Who should watch this
This session is for anyone who has cleared or is targeting the IFoS prelims and wants to convert that into a final selection, especially candidates who have been neglecting the GK and English papers. It also helps UPSC aspirants weighing whether IFoS is worth pursuing alongside CSE.
If you are ready to act on this, the most useful next step is deliberate, evaluated writing practice. Build the habit with daily answer writing and sharpen your structure using our guide on how to write Mains answers, then stress-test yourself with the Mains test series. For more strategy breakdowns, browse the blog.
Frequently asked questions
Why should UPSC aspirants seriously consider IFoS?
The Indian Forest Service is one of only three All India Services, alongside IAS and IPS. Its GS syllabus overlaps heavily with UPSC, the applicant pool is smaller, and for many candidates below the 250-300 rank band it can be a better posting than several allied services.
Do GK and English marks actually count in IFoS Mains?

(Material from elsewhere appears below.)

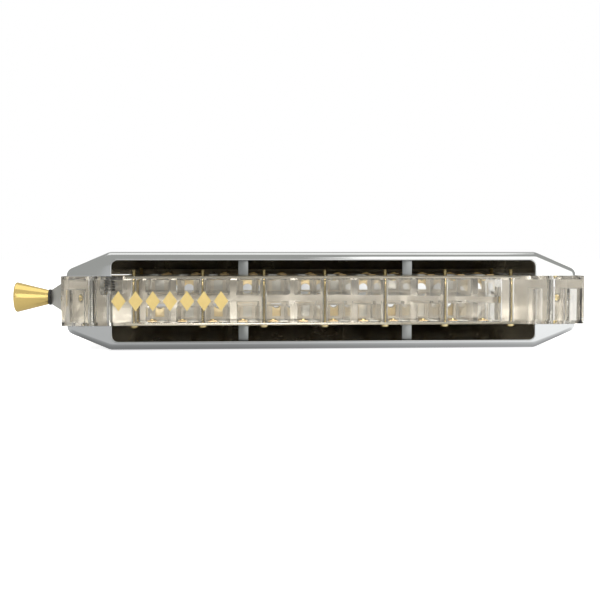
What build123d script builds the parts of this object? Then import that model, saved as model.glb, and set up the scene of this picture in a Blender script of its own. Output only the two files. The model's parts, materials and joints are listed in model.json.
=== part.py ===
"""A twelve-hole chromatic harmonica with a clear comb and a spring-loaded slide.

The harmonica lies flat. +X runs along it towards the low notes, +Y points at the player, +Z is up.
The origin is on the flat underside of the lower cover, below the middle of the comb.
The slide's button stands out at -X, the open backs of the covers face -Y.
All sizes are in millimetres.
"""
from build123d import *
import math
import os

os.makedirs("parts", exist_ok=True)

# ---- Driving dimensions ----
comb_length = 155.0
comb_depth = 28.0
comb_height = 14.5
comb_bevel = 1.1            # broken edge round the comb's rear face
cover_rise = 7.05           # height of each cover above the comb
sheet = 0.8                 # thickness of the stamped covers

hole_count = 12
hole_pitch = 9.0
holes_middle_x = -0.6
chamber_width = 6.9
septum_high = 4.4           # web between upper and lower chambers, high notes
septum_low = 1.9            # the same web, low notes
throat_length = 4.0         # where each chamber widens towards the slide
pocket_rise = 3.0           # how far the end pockets reach above mid-height
pocket_places = ((-74.0, 5.2), (74.6, 3.6), (64.7, 2.2))    # middle and width of each pocket
pocket_length = 12.0

plate_thickness = 1.0
plate_length = 117.0
plate_rear_y = -12.6
plate_front_y = 12.3
recess_gap = 0.1            # clearance round a reed plate in its recess

slot_front_y = 8.8
slot_long = 15.5            # lowest note
slot_short = 8.5            # highest note
slot_width = 2.3
slot_offset = 1.65          # each slot's distance from its chamber's middle
reed_width = 2.1
reed_thickness = 0.22
pad_width = 2.7
pad_length = 3.0
pad_thickness = 0.3
valve_width = 2.5
valve_thickness = 0.15
rivet_radius = 0.55
rivet_head_radius = 0.9
rivet_head_height = 0.4
fit_gap = 0.05              # radial clearance of pins and screws in their holes

screw_radius = 0.62
screw_head_radius = 1.3
screw_head_height = 0.8
stud_rise = 1.8             # how far the screws' tips stand above the upper reed plate
rear_screw_y = -11.45
front_screw_y = 10.6
corner_screw_x = 56.0       # outermost screws, from the middle of the holes

cover_left_x = -76.0
cover_right_x = 75.0
cover_rear_y = -13.6
cover_front_y = 13.4
cover_tip_height = 1.75     # upright edge at each end
cover_slope_run = 12.5      # sloped end, from the tip to the flat top
cover_nose_height = 2.2     # upright edge at the front
cover_flat_front_y = 2.5    # where the flat top starts to fall towards the player
cover_edge_radius = 1.9     # rounded edge along the open back
cover_tip_radius = 2.4      # rounding at each end
cover_shoulder_radius = 3.0
cover_nose_radius = 1.6
cover_brow_radius = 8.0
opening_left_x = -63.1
opening_right_x = 62.4
opening_height = 4.8
opening_corner_radius = 2.0

support_xs = (-24.7, 24.0)
support_width = 2.9
support_sheet = 0.6
support_y = -11.65
support_foot = 3.2

bolt_left_x = -69.5
bolt_right_x = 69.6
bolt_radius = 1.15
bolt_head_radius = 2.4
bolt_head_height = 1.5
cup_radius = 3.5            # dished seat of each cover bolt

mouthpiece_depth = 7.6
mouthpiece_height = 13.8
mouthpiece_round = 3.0
mouth_hole_radius = 3.4
slide_plate = 0.8           # thickness of the plates on both sides of the slide
slide_thickness = 0.7
slide_height = 12.4
slide_gap = 0.05            # clearance all round the slide
slide_travel = 4.45
slide_right_x = 63.0
slide_full_x = -79.4        # the blade has its full height from here on
blade_neck_x = -85.5        # where the blade leaves the washer
blade_neck_height = 4.5
tang_height = 3.0
window_width = 3.9
window_height = 3.8
window_rise = 3.6           # middle of each window row, above or below mid-height
channel_end_x = 69.0

anchor_left_x = -73.2
anchor_right_x = 73.2
anchor_radius = 1.0
anchor_head_radius = 1.9
anchor_grip = 5.0           # how far each mouthpiece screw reaches into the comb
anchor_sink = 2.2           # how deep its head lies in the mouthpiece

washer_radius = 2.5
washer_thickness = 0.7
button_length = 10.9
button_neck_radius = 2.28
button_end_radius = 4.85
button_dome = 0.7

spring_x = -64.0
spring_y = -6.0
spring_wire = 0.3           # wire radius
spring_coil_radius = 1.45
spring_pitch = 0.75
spring_turns = 3
spring_arm_z = 17.3
spring_arm_length = 21.37
spring_leg = 3.0
pin_radius = 0.8

ornament_left_x = -63.0
ornament_count = 7
ornament_width = 4.2
ornament_height = 5.9
ornament_gap = 0.75
ornament_depth = 0.1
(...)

Yes. Unlike UPSC CSE where English is only qualifying, in IFoS the 300-mark English paper is added to your total, and GK marks count too. Both papers are decisive, which is exactly why they should not be ignored.
What do the IFoS GK and English modules cover?

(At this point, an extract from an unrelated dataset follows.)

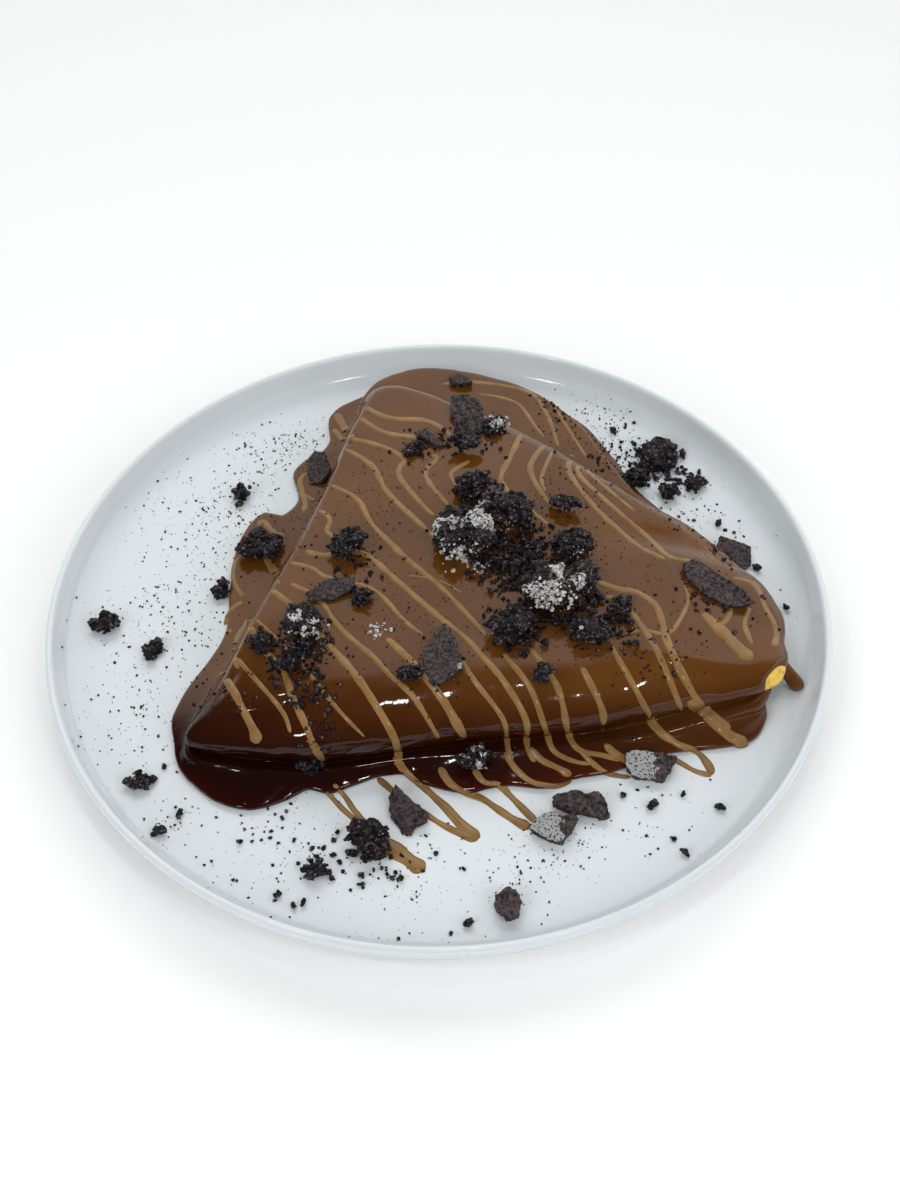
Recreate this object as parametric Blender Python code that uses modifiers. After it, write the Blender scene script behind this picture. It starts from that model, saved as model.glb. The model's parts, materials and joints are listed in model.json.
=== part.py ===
"""A folded crepe under chocolate sauce on a low-rimmed plate, with drizzle and cookie pieces.

Plan sizes below are in millimetres, seen from above with the front of the plate at -Y,
and MM turns them into metres where a mesh is made. The origin is the middle of the
plate's foot, at the level of the table.
"""

import math
import random

import bmesh
import bpy
from mathutils import Euler, Matrix, Vector, noise
from mathutils.bvhtree import BVHTree
from mathutils.geometry import delaunay_2d_cdt

MM = 0.001
GAP = 0.35

# Plate: a coupe plate with a flat floor, a coved rim and a low foot ring.
PLATE_RADIUS = 135.0
RIM_HEIGHT = 20.0
FLOOR_HEIGHT = 8.0
FLOOR_RADIUS = 122.0
LIP_WIDTH = 3.2
FOOT_INNER = 80.0
FOOT_OUTER = 86.0
FOOT_HEIGHT = 2.6
PLATE_SEGMENTS = 44

# Crepe: a round crepe folded in half and then in thirds, so its plan is a sector of about
# 60 degrees. The point is at the front left, two folds leave it, and the open edge of the
# layers is at the back right.
MIDDLE = Vector((14.0, 0.0))
STATIONS = 60
TOP_HEIGHT = 30.0
UPPER_FLAP = [
    (-80, -58), (-66, -64), (-40, -61), (0, -58), (40, -55), (80, -51), (100, -46),
    (110, -40), (114.5, -27), (116, -12), (109, 5), (92, 23), (74, 35), (57, 50),
    (38, 68), (13, 86), (-8, 97), (-23, 98), (-30, 82), (-41, 40), (-51, 8), (-69, -38),
]
LOWER_FLAP = [
    (-81, -61), (-66, -67), (-40, -65), (0, -63), (40, -61), (80, -56), (100, -50),
    (110, -43), (115, -32), (117, -15), (111, 4), (95, 26), (79, 42), (67, 62),
    (52, 91), (29, 110), (-4, 118), (-25, 108), (-34, 86), (-46, 42), (-58, 10), (-75, -36),
]
POOL_EDGE = [
    (-87, -53), (-84, -64), (-73, -76), (-60, -80.5), (-49, -77.5), (-42, -73.5), (-35, -75),
    (-27, -72), (-14, -67.5), (-5, -72), (8, -75.5), (20, -73), (33, -74), (44, -70.5),
    (55, -68.5), (72, -62), (90, -60), (102, -57), (108, -48), (108, -41), (113, -32),
    (116, -26), (117, -12), (112, 6), (98, 29), (84, 46), (74, 60), (68, 76), (56, 97),
    (31, 114), (-4, 121), (-29, 114), (-42, 104), (-43, 90), (-47, 72), (-53, 54),
    (-67, 44), (-75, 24), (-74, 2), (-77, -18), (-84, -36),
]
TIP = (113.0, -43.0, 15.5)
TIP_RADIUS = 6.5
POOL_DEPTH = 2.6
SAUCE_DEPTH = 2.0
LINING_GAP = 0.50
CAP_STEP = 16.0

# Drizzle: one stream swung to and fro between the left fold or the back edge and the
# front fold. Each rail is the line that every stroke crosses at the same share of its way.
STROKES = 14
DRIZZLE_WIDTH = 3.0
DRIZZLE_RISE = 0.36
DRIZZLE_FIT = 0.8
DRIZZLE_RAILS = [
    [(-71, -44), (-61, -20), (-53, 2), (-43, 34), (-35, 62), (-29, 84), (33, 68), (46, 57), (55, 49)],
    [(-66, -50), (-55, -29), (-41, -9), (-32, 20), (-20, 41), (3, 62), (24, 45), (38, 43), (56, 35)],
    [(-62, -56), (-48, -42), (-28, -29), (-12, 2), (-1, 16), (11, 31), (34, 24), (50, 16), (72, 13)],
    [(-59, -62), (-43, -57), (-12, -47), (11, -25), (21, -25), (41, -30), (56, -30), (70, -22), (86, -12)],
    [(-56, -67), (-36, -70), (1, -68), (24, -68), (35, -67), (52, -65), (68, -63), (79, -58), (92, -53)],
]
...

The GK module uses the UPSC syllabus as a guide, works through previous year questions from 2013 to 2023 with model answers, includes Science and Technology handouts, and teaches point generation and structuring. The English module covers letter writing, report writing, comprehension, grammar logic, idioms, homophones and essay frameworks.
How many attempts do IFoS candidates get?
Depending on category, candidates can get six attempts for IFoS and six for CSE. Neil Sir does not recommend exhausting all twelve, but notes that later attempts can be split across the two exams to extract a strong end game from one preparation cycle.
Is essay preparation different for IFoS and UPSC?
The method is the same. UPSC essays run roughly 1000 to 1200 words while IFoS essays run about 800 to 1000 words, so the same structure, frameworks and content enrichment apply to both.